DATA LINES –

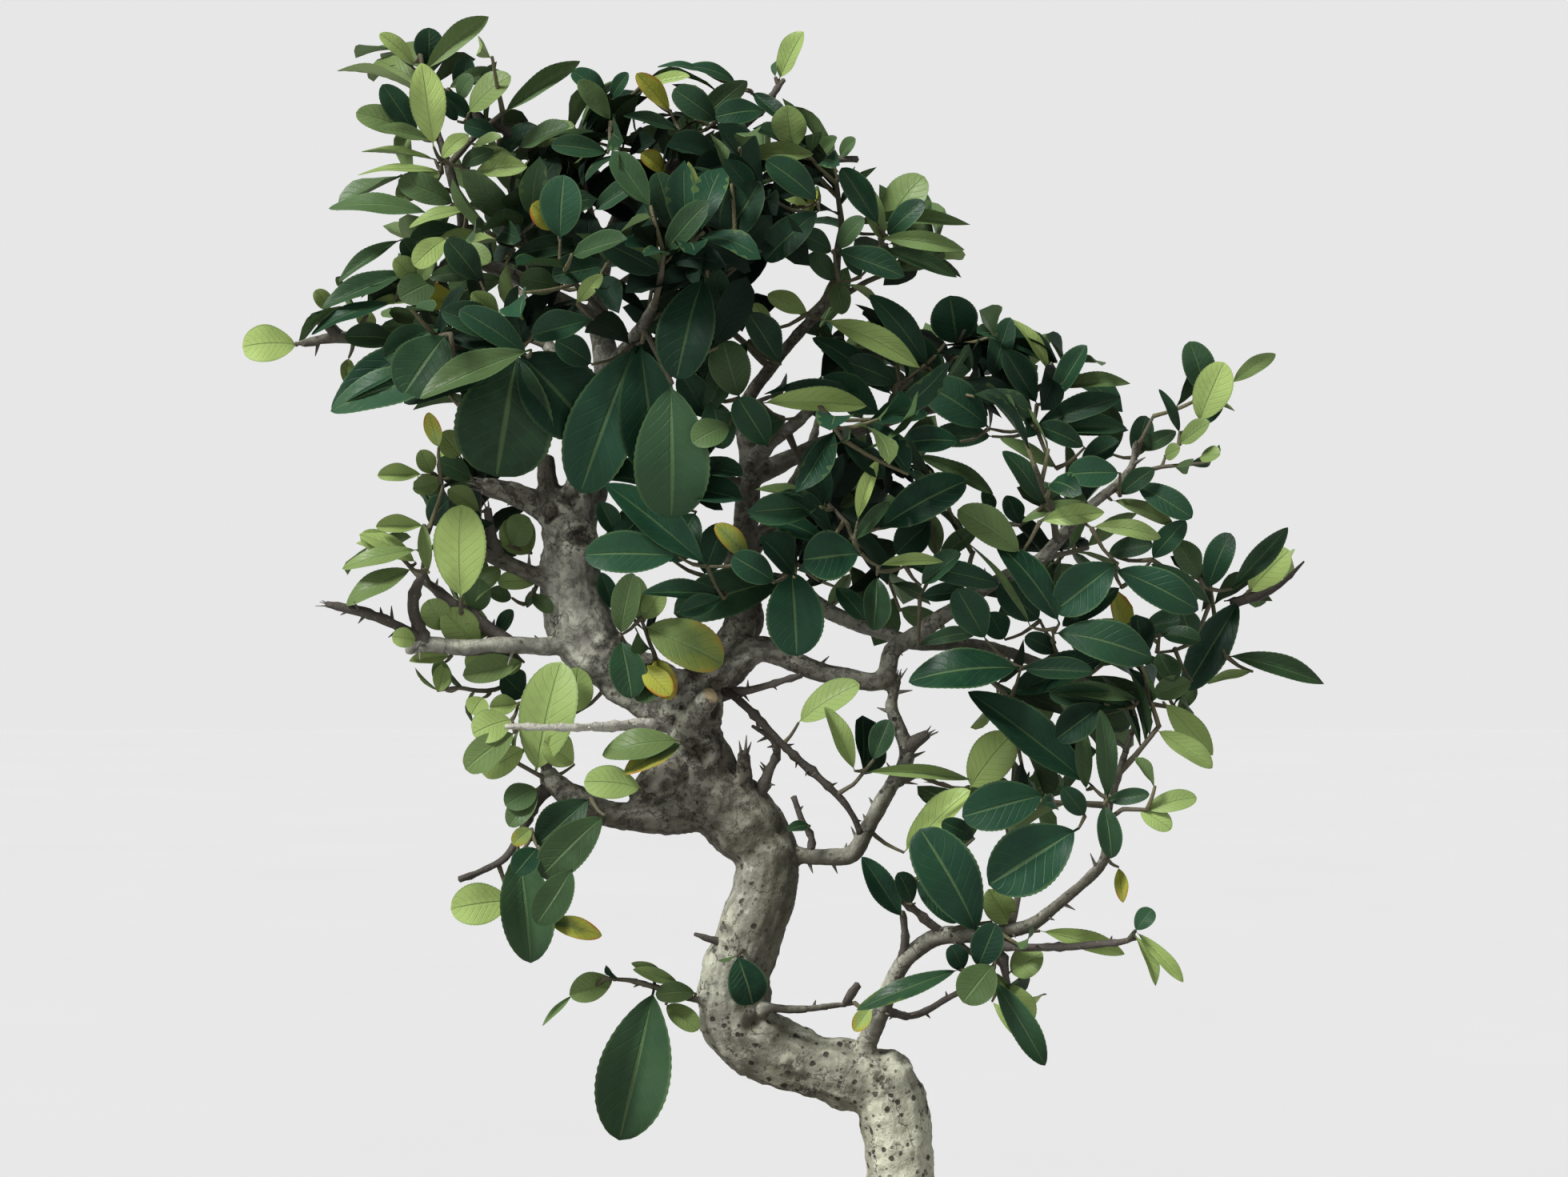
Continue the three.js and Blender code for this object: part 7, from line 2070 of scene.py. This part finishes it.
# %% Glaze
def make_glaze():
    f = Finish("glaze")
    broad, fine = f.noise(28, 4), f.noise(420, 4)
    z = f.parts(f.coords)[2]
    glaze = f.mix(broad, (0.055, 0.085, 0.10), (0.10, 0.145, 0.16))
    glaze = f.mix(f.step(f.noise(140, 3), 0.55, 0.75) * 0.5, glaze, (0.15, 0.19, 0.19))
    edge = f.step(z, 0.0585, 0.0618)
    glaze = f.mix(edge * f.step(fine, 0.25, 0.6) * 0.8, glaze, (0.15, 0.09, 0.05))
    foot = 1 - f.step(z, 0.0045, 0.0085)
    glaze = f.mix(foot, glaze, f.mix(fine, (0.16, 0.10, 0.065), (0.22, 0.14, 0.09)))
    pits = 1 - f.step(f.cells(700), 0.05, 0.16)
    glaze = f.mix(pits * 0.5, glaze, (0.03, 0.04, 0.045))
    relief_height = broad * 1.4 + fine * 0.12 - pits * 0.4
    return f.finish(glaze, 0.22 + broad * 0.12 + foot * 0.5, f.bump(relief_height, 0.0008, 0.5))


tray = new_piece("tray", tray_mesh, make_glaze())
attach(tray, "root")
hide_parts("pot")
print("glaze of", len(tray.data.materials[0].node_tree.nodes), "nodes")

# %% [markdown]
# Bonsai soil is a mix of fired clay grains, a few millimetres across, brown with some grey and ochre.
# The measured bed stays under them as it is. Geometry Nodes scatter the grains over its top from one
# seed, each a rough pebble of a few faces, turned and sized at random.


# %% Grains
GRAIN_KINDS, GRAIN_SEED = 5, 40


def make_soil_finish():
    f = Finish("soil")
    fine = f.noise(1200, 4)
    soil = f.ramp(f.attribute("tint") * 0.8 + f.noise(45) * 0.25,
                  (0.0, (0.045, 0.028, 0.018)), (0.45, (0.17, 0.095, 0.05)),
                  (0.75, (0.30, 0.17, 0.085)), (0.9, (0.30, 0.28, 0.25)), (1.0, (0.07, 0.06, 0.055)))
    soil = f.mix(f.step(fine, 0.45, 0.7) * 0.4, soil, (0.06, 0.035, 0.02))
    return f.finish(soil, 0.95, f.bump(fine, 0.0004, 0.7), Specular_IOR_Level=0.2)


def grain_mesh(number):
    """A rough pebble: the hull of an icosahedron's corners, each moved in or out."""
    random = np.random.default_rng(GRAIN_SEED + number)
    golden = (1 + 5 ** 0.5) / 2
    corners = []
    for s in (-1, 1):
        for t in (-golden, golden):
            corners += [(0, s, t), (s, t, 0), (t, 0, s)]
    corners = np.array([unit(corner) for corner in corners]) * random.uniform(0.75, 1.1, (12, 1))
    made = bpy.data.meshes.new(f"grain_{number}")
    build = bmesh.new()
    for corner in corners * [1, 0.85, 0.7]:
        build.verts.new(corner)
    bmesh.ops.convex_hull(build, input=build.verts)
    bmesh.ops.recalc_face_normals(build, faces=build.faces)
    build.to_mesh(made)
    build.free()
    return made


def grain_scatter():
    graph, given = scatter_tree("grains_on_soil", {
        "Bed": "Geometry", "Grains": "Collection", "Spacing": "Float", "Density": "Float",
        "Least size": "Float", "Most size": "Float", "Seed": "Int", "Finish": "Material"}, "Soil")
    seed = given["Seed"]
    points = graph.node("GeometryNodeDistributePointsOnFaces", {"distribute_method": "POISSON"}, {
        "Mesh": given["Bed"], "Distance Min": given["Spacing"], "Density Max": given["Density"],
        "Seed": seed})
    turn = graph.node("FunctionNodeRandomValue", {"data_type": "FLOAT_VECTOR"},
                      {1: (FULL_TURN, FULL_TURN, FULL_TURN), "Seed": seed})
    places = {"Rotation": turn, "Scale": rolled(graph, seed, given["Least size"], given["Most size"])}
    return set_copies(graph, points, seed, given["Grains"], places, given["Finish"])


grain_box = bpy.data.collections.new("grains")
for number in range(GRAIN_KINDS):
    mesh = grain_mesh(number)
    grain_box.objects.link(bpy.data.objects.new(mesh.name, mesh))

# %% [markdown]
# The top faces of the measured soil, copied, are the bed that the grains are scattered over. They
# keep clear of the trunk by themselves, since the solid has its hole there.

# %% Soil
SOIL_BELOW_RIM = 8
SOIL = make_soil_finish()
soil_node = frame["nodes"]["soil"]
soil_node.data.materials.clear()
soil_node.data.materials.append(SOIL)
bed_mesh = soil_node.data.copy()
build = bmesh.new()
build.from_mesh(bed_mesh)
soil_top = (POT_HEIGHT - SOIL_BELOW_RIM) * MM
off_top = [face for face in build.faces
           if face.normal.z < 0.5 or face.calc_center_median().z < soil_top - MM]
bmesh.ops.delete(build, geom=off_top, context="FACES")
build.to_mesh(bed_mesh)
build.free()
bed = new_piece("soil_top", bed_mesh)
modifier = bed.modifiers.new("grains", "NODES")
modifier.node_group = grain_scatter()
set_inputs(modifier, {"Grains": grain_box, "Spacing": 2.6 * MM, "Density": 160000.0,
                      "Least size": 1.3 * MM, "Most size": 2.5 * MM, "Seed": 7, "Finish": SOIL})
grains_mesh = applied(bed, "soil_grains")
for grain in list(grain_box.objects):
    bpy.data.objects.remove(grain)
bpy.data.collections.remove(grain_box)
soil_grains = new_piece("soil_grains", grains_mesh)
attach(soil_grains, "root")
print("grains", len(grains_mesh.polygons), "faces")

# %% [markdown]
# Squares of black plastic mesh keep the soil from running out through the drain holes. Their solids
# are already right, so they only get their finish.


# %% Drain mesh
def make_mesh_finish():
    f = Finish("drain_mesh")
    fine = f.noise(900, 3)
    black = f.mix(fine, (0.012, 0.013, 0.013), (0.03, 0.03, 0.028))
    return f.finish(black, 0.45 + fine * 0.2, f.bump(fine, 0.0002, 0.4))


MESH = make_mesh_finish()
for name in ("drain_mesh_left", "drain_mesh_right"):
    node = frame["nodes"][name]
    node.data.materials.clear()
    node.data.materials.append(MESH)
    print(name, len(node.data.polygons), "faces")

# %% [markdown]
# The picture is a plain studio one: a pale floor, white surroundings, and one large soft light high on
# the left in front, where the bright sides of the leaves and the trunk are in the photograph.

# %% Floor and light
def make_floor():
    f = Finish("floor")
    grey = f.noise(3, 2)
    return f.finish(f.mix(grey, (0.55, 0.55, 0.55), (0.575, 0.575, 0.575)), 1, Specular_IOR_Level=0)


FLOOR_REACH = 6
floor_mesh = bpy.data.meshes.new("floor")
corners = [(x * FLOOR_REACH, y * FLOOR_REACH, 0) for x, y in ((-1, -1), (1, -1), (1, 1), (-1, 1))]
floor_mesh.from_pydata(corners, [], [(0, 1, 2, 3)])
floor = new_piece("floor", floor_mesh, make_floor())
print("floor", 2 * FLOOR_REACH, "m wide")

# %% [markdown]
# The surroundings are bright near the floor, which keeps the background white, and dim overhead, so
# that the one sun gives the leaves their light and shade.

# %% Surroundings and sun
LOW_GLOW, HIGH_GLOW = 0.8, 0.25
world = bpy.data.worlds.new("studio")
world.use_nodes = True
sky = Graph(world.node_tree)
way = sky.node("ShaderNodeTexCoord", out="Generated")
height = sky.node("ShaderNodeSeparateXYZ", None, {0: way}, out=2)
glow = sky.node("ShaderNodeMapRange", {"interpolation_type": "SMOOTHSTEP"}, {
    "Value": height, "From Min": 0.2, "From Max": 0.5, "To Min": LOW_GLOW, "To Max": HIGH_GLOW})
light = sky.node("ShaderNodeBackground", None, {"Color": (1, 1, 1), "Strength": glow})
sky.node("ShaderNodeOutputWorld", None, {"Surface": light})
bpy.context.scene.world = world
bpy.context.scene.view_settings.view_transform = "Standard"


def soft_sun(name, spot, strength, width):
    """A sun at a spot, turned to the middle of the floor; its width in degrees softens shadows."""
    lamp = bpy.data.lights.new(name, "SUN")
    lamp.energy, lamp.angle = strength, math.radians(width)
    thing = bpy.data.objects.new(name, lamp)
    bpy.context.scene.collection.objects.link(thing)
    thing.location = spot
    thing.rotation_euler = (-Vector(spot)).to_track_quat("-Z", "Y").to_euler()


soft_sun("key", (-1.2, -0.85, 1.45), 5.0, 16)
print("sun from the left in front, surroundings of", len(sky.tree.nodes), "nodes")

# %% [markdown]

SET PROBLEM –
Quote only the stretch of lines that starts the data above and ends with the line containing "0.0004, 0.7), Specular_IOR_Level=0.2)", both included.

ANSWER TO THE TASK –
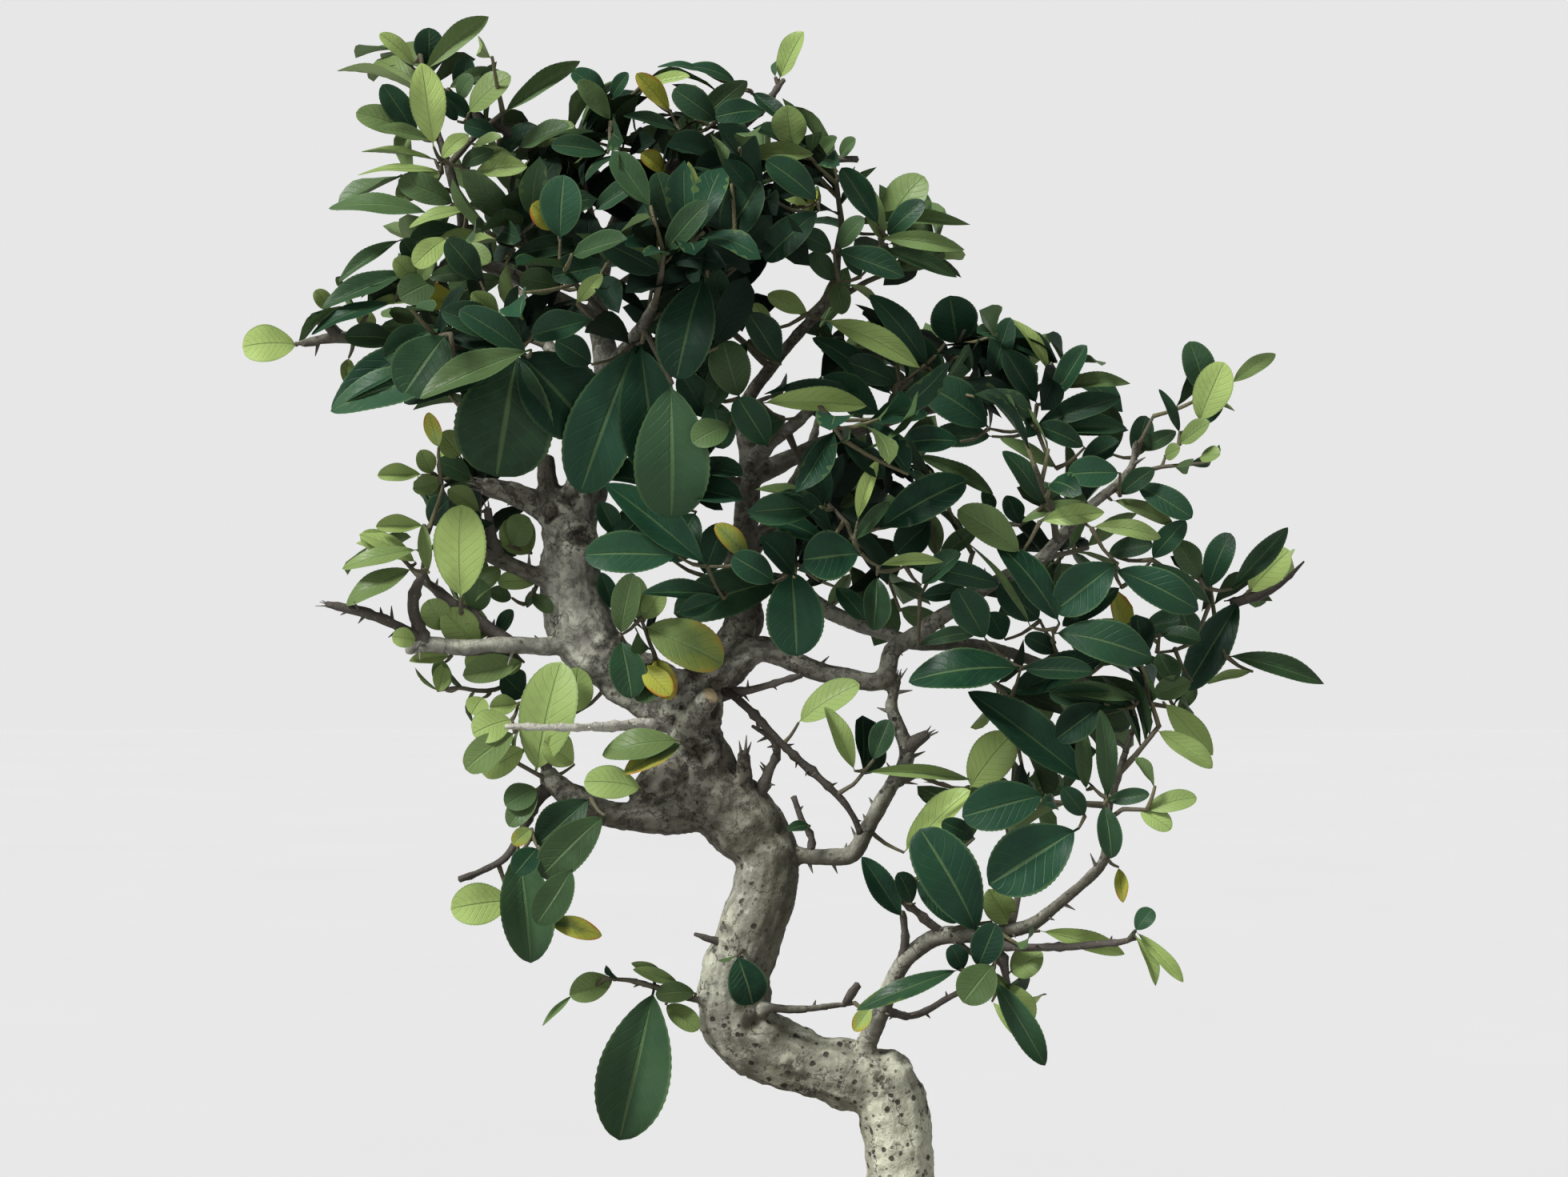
Continue the three.js and Blender code for this object: part 7, from line 2070 of scene.py. This part finishes it.
# %% Glaze
def make_glaze():
    f = Finish("glaze")
    broad, fine = f.noise(28, 4), f.noise(420, 4)
    z = f.parts(f.coords)[2]
    glaze = f.mix(broad, (0.055, 0.085, 0.10), (0.10, 0.145, 0.16))
    glaze = f.mix(f.step(f.noise(140, 3), 0.55, 0.75) * 0.5, glaze, (0.15, 0.19, 0.19))
    edge = f.step(z, 0.0585, 0.0618)
    glaze = f.mix(edge * f.step(fine, 0.25, 0.6) * 0.8, glaze, (0.15, 0.09, 0.05))
    foot = 1 - f.step(z, 0.0045, 0.0085)
    glaze = f.mix(foot, glaze, f.mix(fine, (0.16, 0.10, 0.065), (0.22, 0.14, 0.09)))
    pits = 1 - f.step(f.cells(700), 0.05, 0.16)
    glaze = f.mix(pits * 0.5, glaze, (0.03, 0.04, 0.045))
    relief_height = broad * 1.4 + fine * 0.12 - pits * 0.4
    return f.finish(glaze, 0.22 + broad * 0.12 + foot * 0.5, f.bump(relief_height, 0.0008, 0.5))


tray = new_piece("tray", tray_mesh, make_glaze())
attach(tray, "root")
hide_parts("pot")
print("glaze of", len(tray.data.materials[0].node_tree.nodes), "nodes")

# %% [markdown]
# Bonsai soil is a mix of fired clay grains, a few millimetres across, brown with some grey and ochre.
# The measured bed stays under them as it is. Geometry Nodes scatter the grains over its top from one
# seed, each a rough pebble of a few faces, turned and sized at random.


# %% Grains
GRAIN_KINDS, GRAIN_SEED = 5, 40


def make_soil_finish():
    f = Finish("soil")
    fine = f.noise(1200, 4)
    soil = f.ramp(f.attribute("tint") * 0.8 + f.noise(45) * 0.25,
                  (0.0, (0.045, 0.028, 0.018)), (0.45, (0.17, 0.095, 0.05)),
                  (0.75, (0.30, 0.17, 0.085)), (0.9, (0.30, 0.28, 0.25)), (1.0, (0.07, 0.06, 0.055)))
    soil = f.mix(f.step(fine, 0.45, 0.7) * 0.4, soil, (0.06, 0.035, 0.02))
    return f.finish(soil, 0.95, f.bump(fine, 0.0004, 0.7), Specular_IOR_Level=0.2)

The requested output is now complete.